Le cancer du sein touche un organe qui définit largement la féminité et l’estime de soi. Avez-vous eu peur de voir corps changer?
Évidemment! C’est un cancer particulier qui touche directement à la féminité. Nous, les femmes, avons une double assignation symbolique dans la vie: la maternité et la sexualité. Le sein les réunit. Cette maladie peut causer des changements plus ou moins légers, mais aussi des amputations. Il y a une reconquête de la dignité autour de ces questions à faire.
Il y a aussi la perte des cheveux, pour celles qui doivent passer par une chimiothérapie…
Oui… Celles qui ont l’infortune de devoir passer par là sont aussi directement touchées dans leur féminité, les cheveux étant un symbole — là encore — de sexualité et sensualité. J’ai eu la chance de ne pas le vivre.
Au début, vous aviez imaginé aller en chimiothérapie et perdre vos cheveux?
Oui! J'ai vu cette hypothèse comme une catastrophe. C'était très bizarre comme sensation. J'avais l'impression d'aller bien et que c'étaient les traitements qui allaient me faire du mal. Cependant, très vite, l'envie de vivre a été plus forte que tout le reste. J'ai mentalement accepté de faire tout ce qui serait nécessaire.
Dans un monde idéal, comment devrait-on voir ces épreuves qui marquent à jamais la chair?
Comme l’occasion de magnifier tous les corps. Ces épreuves nous grandissent. Paradoxalement, ces cicatrices, elles renforcent. Avoir une trajectoire aussi favorable que la mienne ne doit pas faire oublier qu’il y a des beaucoup plus compliquées. Avec des femmes qui souffrent, encore et encore, et d’autres, même, qui décèdent. Chaque corps est différent, chaque histoire est différente. Mais si j’en parle aujourd’hui, c’est aussi pour dire que mon cas a été découvert à un stade très précoce. Alors qu’octobre rose va débuter, il faut répéter et encore répéter que le dépistage sauve des vies.
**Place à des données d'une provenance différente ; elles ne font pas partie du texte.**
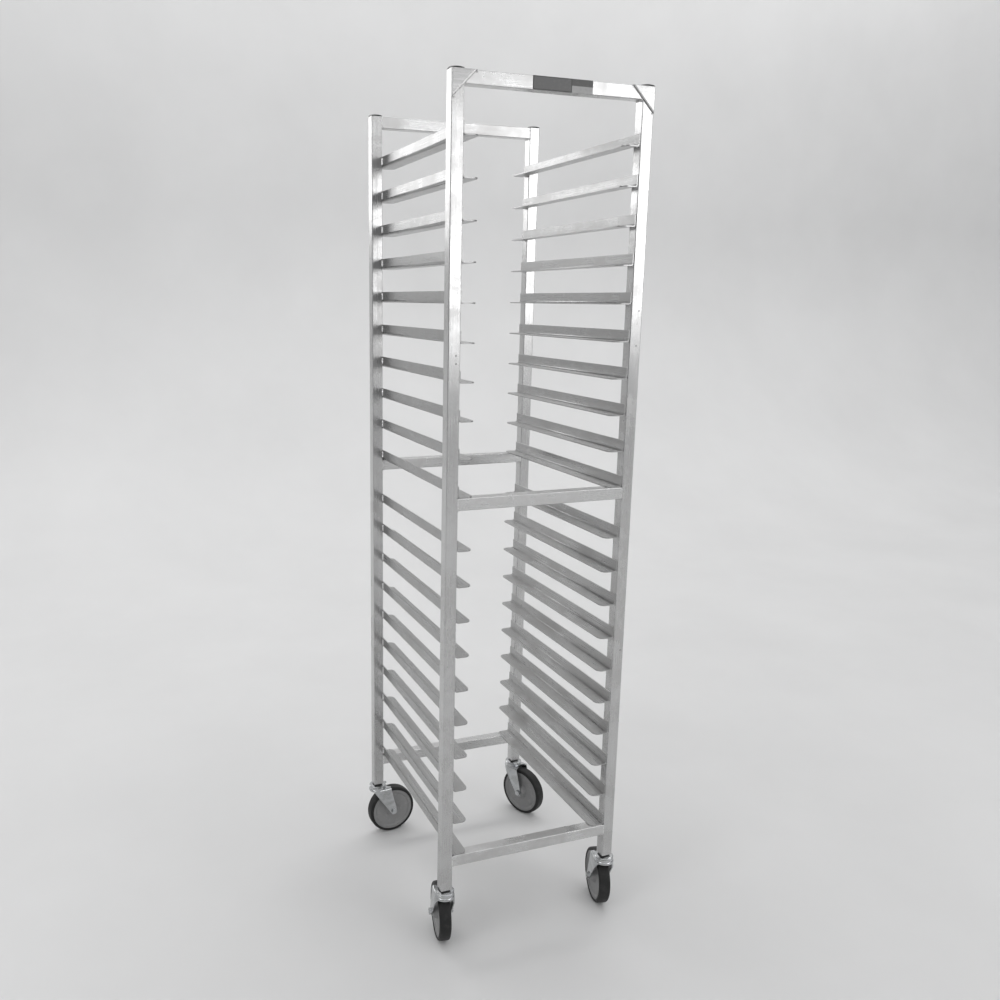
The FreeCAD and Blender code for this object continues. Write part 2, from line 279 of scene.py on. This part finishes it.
def zinc_plate():
    """Bright zinc plating over pressed steel, a little cloudy and bluish."""
    look = Look("bright_zinc")
    flow = look.noise(45.0, detail=5.0, roughness=0.6, distortion=0.8)
    grain = look.noise(900.0, detail=2.0)
    press = look.noise((60.0, 60.0, 420.0), detail=3.0, roughness=0.5)
    cloudy = look.remap(flow, 0.35, 0.7, 0.0, 1.0)
    look.set("Base Color", look.mix(cloudy, (0.58, 0.59, 0.61, 1.0), (0.40, 0.41, 0.40, 1.0)))
    look.set("Metallic", 1.0)
    look.set("Roughness", look.math(
        "ADD",
        look.remap(flow, 0.3, 0.7, 0.11, 0.24),
        look.remap(grain, 0.4, 0.7, 0.0, 0.06),
    ))
    look.bump(grain, 0.10, 0.1 * MM)
    look.bump(press, 0.08, 0.5 * MM)
    return look.done()


def polished_steel():
    look = Look("polished_steel")
    smear = look.noise(300.0, detail=3.0)
    look.set("Base Color", grey(0.78))
    look.set("Metallic", 1.0)
    look.set("Roughness", look.remap(smear, 0.3, 0.7, 0.06, 0.16))
    return look.done()


def moulded(name, tone, worn_tone, smooth, rough, grain_scale=1400.0, grain_depth=0.1 * MM,
            shine=0.45):
    """Moulded plastic or rubber with a fine surface grain and faint scuffs."""
    look = Look(name)
    scuffs = look.noise(55.0, detail=6.0, roughness=0.7, distortion=0.4)
    grain = look.noise(grain_scale, detail=2.0)
    worn = look.remap(scuffs, 0.45, 0.8, 0.0, 1.0, smooth=True)
    look.set("Base Color", look.mix(worn, grey(tone), grey(worn_tone, 0.01)))
    look.set("Roughness", look.remap(scuffs, 0.3, 0.7, smooth, rough))
    look.set("Specular IOR Level", shine)
    look.bump(grain, 0.22, grain_depth)
    look.bump(scuffs, 0.06, 0.6 * MM)
    return look.done()


def nameplate():
    """Dark foil: a bordered dark panel on the left, a panel in two greys on the right, no text."""
    look = Look("nameplate_foil")
    low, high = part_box("label_plate")
    split = low.x + 0.645 * (high.x - low.x)
    middle = (low.z + high.z) / 2
    border = 1.6 * MM
    x, _, z = look.xyz()
    inside = look.math("GREATER_THAN", x, low.x + border)
    for test, value, limit in (
        ("LESS_THAN", x, split - border),
        ("GREATER_THAN", z, low.z + border),
        ("LESS_THAN", z, high.z - border),
    ):
        inside = look.math("MULTIPLY", inside, look.math(test, value, limit))
    right = look.math("GREATER_THAN", x, split)
    lower_right = look.math("MULTIPLY", right, look.math("LESS_THAN", z, middle))
    fibre = look.noise(160.0, detail=4.0, roughness=0.6)
    tint = look.mix(inside, grey(0.05), grey(0.115))
    tint = look.mix(right, tint, grey(0.085))
    tint = look.mix(lower_right, tint, grey(0.30))
    tint = look.mix(look.remap(fibre, 0.5, 0.8, 0.0, 0.35), tint, grey(0.2))
    look.set("Base Color", tint)
    look.set("Metallic", 0.35)
    look.set("Roughness", look.remap(fibre, 0.3, 0.7, 0.3, 0.48))
    look.bump(fibre, 0.05, 0.3 * MM)
    return look.done()


def paint(piece, material, slot):
    piece.data.materials.clear()
    piece.data.materials.append(material)
    for face in piece.data.polygons:
        face.material_index = 0


# ---------------------------------------------------------------- finishes of the CAD nodes

frame_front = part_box("upright_front_left")[0].y
weld = weld_metal()
zinc = zinc_plate()

# The material and the record's slot for each kind of CAD node, by the first or last word of its
# name, or by the whole name.
FIRST_WORDS = {
    "upright": (
        aluminium("aluminium_uprights", 2, 0.57, 0.19, shade_spots=DENT_SHADE_SPOTS),
        "frame_aluminium",
    ),
    "crossbar": (
        aluminium("aluminium_crossbars", 0, 0.64, 0.24, draw_depth=0.8),
        "frame_aluminium",
    ),
    "runner": (
        aluminium("aluminium_runners", 1, 0.41, 0.26, draw_depth=0.3, cloudiness=0.5),
        "runner_aluminium",
    ),
}
WHOLE_NAMES = {
    "corner_gussets": (
        aluminium("aluminium_gussets", 0, 0.50, 0.18, ground_edge=True),
        "frame_aluminium",
    ),
    "end_caps": (moulded("cap_plastic", 0.018, 0.04, 0.32, 0.5), "cap_plastic"),
    "label_plate": (nameplate(), "label_plate"),
    "stem_sockets": (moulded("socket_plastic", 0.018, 0.035, 0.4, 0.55), "socket_plastic"),
}
LAST_WORDS = {
    "stem": (zinc, "zinc_steel"),
    "fork": (zinc, "zinc_steel"),
    "axle": (zinc, "zinc_steel"),
    "balls": (polished_steel(), "ball_steel"),
    "wheel": (moulded("grey_wheel_plastic", 0.24, 0.30, 0.38, 0.55), "wheel_core_plastic"),
    "tyre": (
        moulded("tyre_rubber", 0.014, 0.036, 0.42, 0.62, 900.0, 0.2 * MM, shine=0.28),
        "tyre_rubber",
    ),
}


def finish_of(name):
    """The material and the record's slot for a CAD node."""
    words = name.split("_")
    return FIRST_WORDS.get(words[0]) or WHOLE_NAMES.get(name) or LAST_WORDS[words[-1]]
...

Que voulez-vous dire à vos camarades d’infortune, les environs 6000 femmes à qui l’on diagnostique chaque année un cancer du sein en Suisse?
Que je suis une parmi elles, pas autre chose. Et qu’il est important que nous prenions soin l’une de l’autre.
En parlant de prendre soin de vous, cette législature sera votre dernière?
Les statuts de mon parti sont clairs (ndlr: Nuria Gorrite devrait demander une dérogation dans le cas où elle voudrait partir pour une quatrième législature). Toutefois, à trois ans des élections cantonales, il est beaucoup trop tôt pour me déterminer. Je me concentre sur le présent. J’ai encore beaucoup d’énergie et de dossiers captivants à mener. Le moment venu, j’aurai une belle discussion avec mon parti. Nous inclurons dans l’équation les intérêts de la population, les siens et les miens. Et ça, c’est nouveau pour moi.